The second movement, the first of two nocturnes, presents several elements.  Spanish rhythms, tinkling cow bells, lonely horn calls, night sounds, and a constant interplay of major and minor modes brought together in a twilit march.  The third movement scherzo, nicknamed Schattenhaft, or shadowy, presents the Hoffmannesque phantasms of a child’s nightmare.  Its trio expresses the innocence of childhood but the scary things are always lurking under the bed.  The fourth movement provides a final view of night, that of romance.  The chalumeau clarinets with guitar, mandolin, and harp give this nocturne the quality of a serenade.

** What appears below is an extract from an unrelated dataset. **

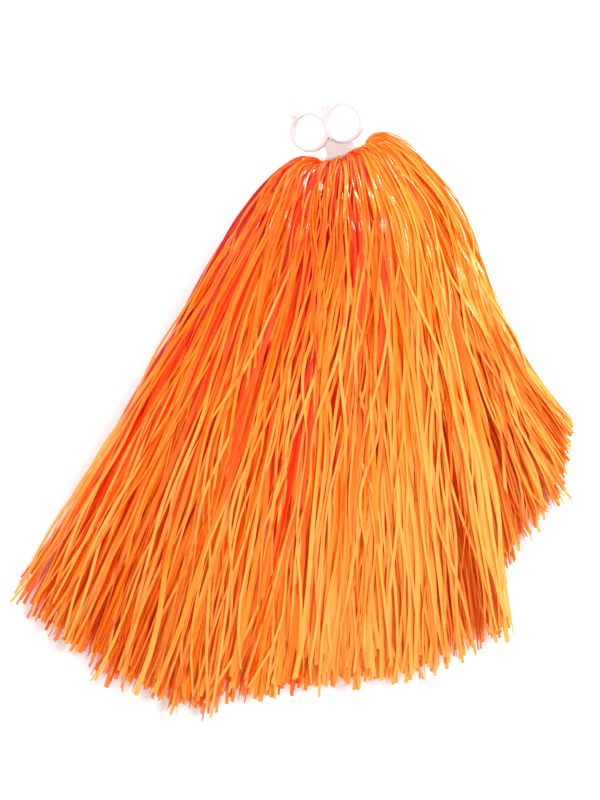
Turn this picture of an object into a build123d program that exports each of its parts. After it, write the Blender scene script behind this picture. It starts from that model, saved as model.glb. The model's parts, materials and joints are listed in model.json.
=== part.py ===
from build123d import *

import os
from math import sqrt

# Cheer pom pom: a hank of plastic strips folded over an anchor bar in a two-finger ring
# handle, lying on its back with the strips fanned out. Millimetres, +Z up, +Y towards the
# rings. The origin is on the surface it rests on, below the neck, where the strips leave
# the handle.

# --- handle ---
neck = (2.6, 2.2, 36)  # middle of the anchor bar
handle_tilt = 13  # degrees that the handle turns to the left, seen from above
handle_yaw = 22  # degrees that it turns about its own length
handle_lean = 8  # degrees that the rings stand up from flat

bore_radius = 10.8
ring_wall = 2.1
ring_width = 7.5
ring_middle_x = -4.4  # the wall that both rings share, beside the middle of the stem
ring_middle_y = 20  # ring centres above the bar
waist_fillet = 1.6  # where the two rings meet
rim_fillet = 0.6

stem_width = 18.3
stem_thickness = 2.6
stem_top = 12  # the stem ends inside the ring walls

bar_radius = 1.5
bar_length = 28
bar_clearance = 0.06  # radial, a running fit
bar_chamfer = 0.3
barrel_radius = 3.1

# --- hank and its tie ---
hank_half_width = 17
hank_half_depth = 8
hank_top = 5  # below the bar
hank_bottom = 28
ear_radius = 3.1  # strips looped over the ends of the bar
ear_gap = 0.45  # beside the stem
ear_inner_x = stem_width / 2 + ear_gap
ear_length = 5
ear_overlap = 1  # the strips under an ear run this far into the hank

tie_top = 9  # below the bar
tie_width = 4.6
tie_thickness = 1.3
tie_clearance = 0.02  # around the hank
tie_head = 6.5
tie_head_height = 4.6
tie_head_corner = 0.8
tie_head_proud = 0.5  # the head stands past the band on each side
tie_tail = 9
tie_tail_drop = 0.4  # the tail's middle behind the head's middle

# --- hang card and its pin ---
card_width = 45.8
card_height = 10.4
card_thickness = 0.5
card_corner = 2
card_middle_x = -6
card_top = 41.4  # above the bar
card_behind = 5.4  # front of the card behind the middle of the rings
card_hole_radius = 1
card_hole_up = 2.4  # above the lower edge of the card

pin_radius = 0.45
pin_bar_length = 9
pin_front = 4.7  # middle of the pin's cross bar behind the middle of the rings
pin_back = 8.5
pin_bend = 2
pin_end = (-9, -5)  # its buried end: along the handle, and behind the bar

# --- shoulder of the strips, around the neck ---
gap = 0.6  # between neighbours
position_tolerance = 0.05  # for finding edges by their place
skirt_start = 60  # from the bar to where the skirt starts
crown_half = 24  # half the width of the middle shoulder pieces
crown_height = 76
crown_roof = 52  # underside of the strips that pass over the neck
crown_floor = 20  # top of the strips that pass under it
crown_front_back = 32  # the middle piece starts this far from the bar
crown_foot = 4  # the strips under the neck reach this far past the bar
crown_left_height = 62
crown_right_height = 66
crown_fillet = 11

# --- skirt ---
lock_count = 5  # locks of the front fan, in each of its two layers
fan_near = (-77, 62)  # left and right edge of the fan where it starts
fan_far = (-205, 110)  # and at its tips
tip_arc_centre = (-37, -134)
tip_arc_radius = 222
lower_short = 5  # lower tips end this much before the upper ones

side_near = (63.5, 78, 92.5)  # edges of the two side locks where they start
side_far = ((114, -250), (145, -216), (153.5, -168))

lower_near_height = 36
lower_far_height = 14
layer_gap = 0.8
upper_near_height = 70
upper_far_height = 29
side_lift = 0.5
side_near_height = 46
side_far_height = 22
near_gap = 1.2
far_gap = 10
side_far_gap = 4

os.makedirs("parts", exist_ok=True)

# --- planes of the handle ---
hank_plane = Plane(origin=neck).rotated((handle_tilt, -handle_yaw, 0), Intrinsic.ZYX)
handle_plane = Plane(origin=neck).rotated((handle_tilt, -handle_yaw, handle_lean), Intrinsic.ZYX)
bar_plane = Plane(origin=neck, x_dir=handle_plane.y_dir, z_dir=handle_plane.x_dir)
ear_plane = Plane(origin=neck, x_dir=hank_plane.y_dir, z_dir=hank_plane.x_dir)
hank_section = Plane(origin=neck, x_dir=hank_plane.x_dir, z_dir=-hank_plane.y_dir)

ring_outer = bore_radius + ring_wall
ring_pitch = 2 * bore_radius + ring_wall
ring_centres = [
    (ring_middle_x - ring_pitch / 2, ring_middle_y),
    (ring_middle_x + ring_pitch / 2, ring_middle_y),
]


# Two finger rings that share a wall, a flat stem, and the barrel that turns on the bar.
with BuildPart() as ring_handle:
    with BuildSketch(handle_plane.offset(-ring_width / 2)) as outline:
        with Locations(*ring_centres):
            Circle(ring_outer)
        waist = outline.vertices().sort_by(Axis.Y)
        fillet(waist, radius=waist_fillet)
        with Locations(*ring_centres):
            Circle(bore_radius, mode=Mode.SUBTRACT)
    extrude(amount=ring_width)
    rims = ring_handle.edges().filter_by(
        lambda edge: abs(abs(handle_plane.to_local_coords(edge.center()).Z) - ring_width / 2)
        < position_tolerance
    )
    fillet(rims, radius=rim_fillet)
    with BuildSketch(handle_plane.offset(-stem_thickness / 2)):
        with Locations((0, stem_top / 2)):
            Rectangle(stem_width, stem_top)
        with Locations(*ring_centres):
            Circle(bore_radius + ring_wall / 2, mode=Mode.SUBTRACT)
    extrude(amount=stem_thickness)
    with BuildSketch(bar_plane.offset(-stem_width / 2)):
        Circle(barrel_radius)
    extrude(amount=stem_width)
    with BuildSketch(bar_plane.offset(-stem_width)):
        Circle(bar_radius + bar_clearance)
    extrude(amount=2 * stem_width, mode=Mode.SUBTRACT)
ring_handle.part.label = "ring_handle"
export_step(ring_handle.part, "parts/ring_handle.step")


# The rod that the hank is folded over, and that the handle turns on.
with BuildPart() as anchor_bar:
    with BuildSketch(bar_plane.offset(-bar_length / 2)):
        Circle(bar_radius)
    extrude(amount=bar_length)
    chamfer(anchor_bar.edges(), length=bar_chamfer)
anchor_bar.part.label = "anchor_bar"
export_step(anchor_bar.part, "parts/anchor_bar.step")


# The bound hank below the bar, with the two loops of strips around the bar's ends.
with BuildPart() as hank_core:
    with BuildSketch(hank_section.offset(hank_top)):
        Ellipse(hank_half_width, hank_half_depth)
    extrude(amount=hank_bottom - hank_top)
    for start in (ear_inner_x, -ear_inner_x - ear_length):
        with BuildSketch(ear_plane.offset(start)):
            Circle(ear_radius)
            with Locations((-(hank_top + ear_overlap) / 2, 0)):
                Rectangle(hank_top + ear_overlap, 2 * ear_radius)
        extrude(amount=ear_length)
hank_core.part.label = "hank_core"
export_step(hank_core.part, "parts/hank_core.step")


# The tie around the hank: its band, its head at the back, and the cut tail.
with BuildPart() as cable_tie:
    with BuildSketch(hank_section.offset(tie_top)):
        Ellipse(hank_half_width + tie_thickness, hank_half_depth + tie_thickness)
        Ellipse(
            hank_half_width + tie_clearance,
            hank_half_depth + tie_clearance,
            mode=Mode.SUBTRACT,
        )
    extrude(amount=tie_width)
    head_middle = hank_half_depth + tie_thickness / 2 + tie_head_height / 2
    with BuildSketch(hank_section.offset(tie_top - tie_head_proud)):
        with Locations((0, -head_middle)):
            RectangleRounded(tie_head, tie_head_height, tie_head_corner)
    extrude(amount=tie_width + 2 * tie_head_proud)
    with BuildSketch(hank_section.offset(tie_top)):
        with Locations((tie_tail / 2 + tie_head / 4, -head_middle - tie_tail_drop)):
            Rectangle(tie_tail + tie_head / 2, tie_thickness)
    extrude(amount=tie_width)
cable_tie.part.label = "cable_tie"
export_step(cable_tie.part, "parts/cable_tie.step")


# A plain card behind the rings, with the hole for its pin.
card_hole = (ring_middle_x, card_top - card_height + card_hole_up)
with BuildPart() as hang_card:
    with BuildSketch(handle_plane.offset(-card_behind - card_thickness)):
        with Locations((card_middle_x, card_top - card_height / 2)):
            RectangleRounded(card_width, card_height, card_corner)
        with Locations(card_hole):
            Circle(card_hole_radius, mode=Mode.SUBTRACT)
    extrude(amount=card_thickness)
hang_card.part.label = "hang_card"
export_step(hang_card.part, "parts/hang_card.step")


# The pin: a cross bar in front of the card, and a filament that runs down into the hank.
pin_route = [
    (card_hole[0], card_hole[1], -pin_front),
    (card_hole[0], card_hole[1], -pin_back),
    (card_hole[0], *pin_end),
]
pin_points = [handle_plane.from_local_coords(Vector(*point)) for point in pin_route]
pin_start_plane = Plane(origin=pin_points[0], x_dir=handle_plane.x_dir, z_dir=-handle_plane.z_dir)
pin_bar_plane = Plane(origin=pin_points[0], x_dir=handle_plane.x_dir, z_dir=handle_plane.y_dir)
with BuildPart() as tag_pin:
    with BuildLine():
        FilletPolyline(*pin_points, radius=pin_bend)
    with BuildSketch(pin_start_plane):
        Circle(pin_radius)
    sweep()
    with BuildSketch(pin_bar_plane.offset(-pin_bar_length / 2)):
        Circle(pin_radius)
    extrude(amount=pin_bar_length)
tag_pin.part.label = "tag_pin"
export_step(tag_pin.part, "parts/tag_pin.step")


# Shoulder of the strips: five closed pieces around the neck.
def shoulder(name, outline, low, high, rounded):
    """A block of strips on a plan outline. The upper edges on the sides listed are rounded."""
    with BuildPart() as block:
        with BuildSketch(Plane.XY.offset(low)):
            with BuildLine():
                Polyline(*outline, close=True)
            make_face()
        extrude(amount=high - low)
        if rounded:
            top = block.faces().sort_by(Axis.Z)[-1]
            edges = [edge for edge in top.edges() if any(near_side(edge, side) for side in rounded)]
            fillet(edges, radius=crown_fillet)
    block.part.label = name
    export_step(block.part, f"parts/{name}.step")


def near_side(edge, side):
    """True if the edge runs between these two plan points."""
    middle = Vector((side[0][0] + side[1][0]) / 2, (side[0][1] + side[1][1]) / 2)
    return (Vector(edge.center().X, edge.center().Y) - middle).length < position_tolerance


def middle_outline(back, front):
    return [(-crown_half, back), (crown_half, back), (crown_half, front), (-crown_half, front)]


crown_start = -(skirt_start - gap)
crown_edge = crown_half + gap
left_outline = [(-crown_edge, -8), (-28, -7), (-47, -15), (-66, -36), (-77, crown_start)]
right_outline = [(crown_edge, -2), (crown_edge, 7), (31, 18), (50, 2), (84, -38), (92, crown_start)]
left_sides = list(zip(left_outline, left_outline[1:]))
right_sides = list(zip(right_outline[1:], right_outline[2:]))
roof_outline = middle_outline(-2, crown_start)
shoulder("crown_top", roof_outline, crown_roof, crown_height, [roof_outline[0:2]])
shoulder("crown_bottom", middle_outline(crown_foot, crown_start), 0, crown_floor, [])
shoulder(
    "crown_front",
    middle_outline(-crown_front_back, crown_start),
    crown_floor + gap,
    crown_roof - gap,
    [],
)
shoulder(
    "crown_left",
    [*left_outline, (-crown_edge, crown_start)],
    0,
    crown_left_height,
    left_sides,
)
shoulder(
    "crown_right",
    [*right_outline, (crown_edge, crown_start)],
    0,
    crown_right_height,
    right_sides,
)


# Skirt: each lock is a taper from an upright face near the shoulder to one at its tips.
def face_plane(left, right):
    """An upright plane through two plan points, with its origin midway on the floor."""
    across = Vector(right[0] - left[0], right[1] - left[1])
    origin = ((left[0] + right[0]) / 2, (left[1] + right[1]) / 2, 0)
    return Plane(origin=origin, x_dir=across, z_dir=across.cross(Vector(0, 0, 1)))


def width_between(left, right):
    return sqrt((right[0] - left[0]) ** 2 + (right[1] - left[1]) ** 2)


def lock(name, near, far, near_heights, far_heights, gaps):
    """One lock of strips. near and far are pairs of plan points, heights run low to high."""
    with BuildPart() as taper:
        for ends, heights, space in ((near, near_heights, gaps[0]), (far, far_heights, gaps[1])):
            low, high = heights
            with BuildSketch(face_plane(*ends)):
                with Locations((0, (low + high) / 2)):
                    Rectangle(width_between(*ends) - space, high - low)
        loft(ruled=True)
    taper.part.label = name
    export_step(taper.part, f"parts/{name}.step")


def tip_point(x, radius):
    """The point of the tip outline at this x."""
    across = x - tip_arc_centre[0]
    return (x, tip_arc_centre[1] - sqrt(radius**2 - across**2))


def edge_at(limits, number):
    """The x of one of the lines between the locks of the fan, counted from the left."""
    return limits[0] + (limits[1] - limits[0]) * number / lock_count


for number in range(lock_count):
    near = [(edge_at(fan_near, edge), -skirt_start) for edge in (number, number + 1)]
    lower_far = [
        tip_point(edge_at(fan_far, edge), tip_arc_radius - lower_short)
        for edge in (number, number + 1)
    ]
    upper_far = [tip_point(edge_at(fan_far, edge), tip_arc_radius) for edge in (number, number + 1)]
    lock(
        f"lower_lock_{number + 1}",
        near,
        lower_far,
        (0, lower_near_height),
        (0, lower_far_height),
        (near_gap, near_gap),
    )
    lock(
        f"upper_lock_{number + 1}",
        near,
        upper_far,
        (lower_near_height + layer_gap, upper_near_height),
        (lower_far_height + layer_gap, upper_far_height),
        (near_gap, far_gap),
    )

for number in range(len(side_near) - 1):
    lock(
        f"side_lock_{number + 1}",
        [(x, -skirt_start) for x in side_near[number : number + 2]],
        side_far[number : number + 2],
        (side_lift, side_near_height),
        (side_lift, side_far_height),
        (near_gap, side_far_gap),
    )
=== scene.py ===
import json
import math

import bpy
import numpy as np
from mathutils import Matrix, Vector


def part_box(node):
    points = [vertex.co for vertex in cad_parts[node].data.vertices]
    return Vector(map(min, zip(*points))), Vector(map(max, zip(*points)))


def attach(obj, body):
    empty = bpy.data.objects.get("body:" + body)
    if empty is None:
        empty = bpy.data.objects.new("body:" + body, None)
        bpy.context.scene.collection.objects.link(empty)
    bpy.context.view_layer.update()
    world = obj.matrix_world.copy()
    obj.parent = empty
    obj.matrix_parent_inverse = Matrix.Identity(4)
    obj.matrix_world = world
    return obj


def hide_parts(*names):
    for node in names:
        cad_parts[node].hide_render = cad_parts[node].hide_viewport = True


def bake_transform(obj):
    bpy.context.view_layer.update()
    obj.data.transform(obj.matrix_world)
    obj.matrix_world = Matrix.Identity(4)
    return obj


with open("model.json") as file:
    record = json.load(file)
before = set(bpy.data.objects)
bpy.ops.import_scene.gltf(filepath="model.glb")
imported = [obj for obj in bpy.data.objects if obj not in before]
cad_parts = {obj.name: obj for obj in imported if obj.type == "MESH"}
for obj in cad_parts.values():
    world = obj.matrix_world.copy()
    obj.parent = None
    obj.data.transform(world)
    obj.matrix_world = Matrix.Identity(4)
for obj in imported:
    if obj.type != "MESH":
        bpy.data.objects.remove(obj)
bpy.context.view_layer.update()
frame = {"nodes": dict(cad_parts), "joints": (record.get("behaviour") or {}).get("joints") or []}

# A cheer pom pom: glossy plastic strips that spring from a tied hank in a two-ring handle.
# Every strip is one closed ribbon from the tie to its square-cut tip. Metres, in the part's frame.
MM = 0.001
rng = np.random.default_rng(41)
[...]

Day breaks forth in the flourish of timpani and horns in e minor, harkening back to the first movement, but by measure seven we are in the majestic sunlight of C major.  The narrative arc of the finale involves trying the wrest the dark stentorian e minor theme of the first movement into the major mode.  Several attempts are made but are turned back.  Finally, almost at the end, we hear two statements of the transformed theme.  In a way, it is Mahler’s “message in a bottle,” telling us he’s okay.  As in the finale of the Fifth, there is an attempt by the music to go in an oblique direction but with one mighty blow, the composer wrestles it back to C.  The Seventh does not sufficiently exorcise the nihilism of the Sixth, but that for me is one of reasons why the Seventh is such a masterpiece.  It is the mock heroism of this all-too-human composer, facing the hard questions of existence.

Listening to a Mahler symphony is not mere entertainment, it is a journey of self-discovery.  Join us in this journey.  Lebe hoch, Gustav!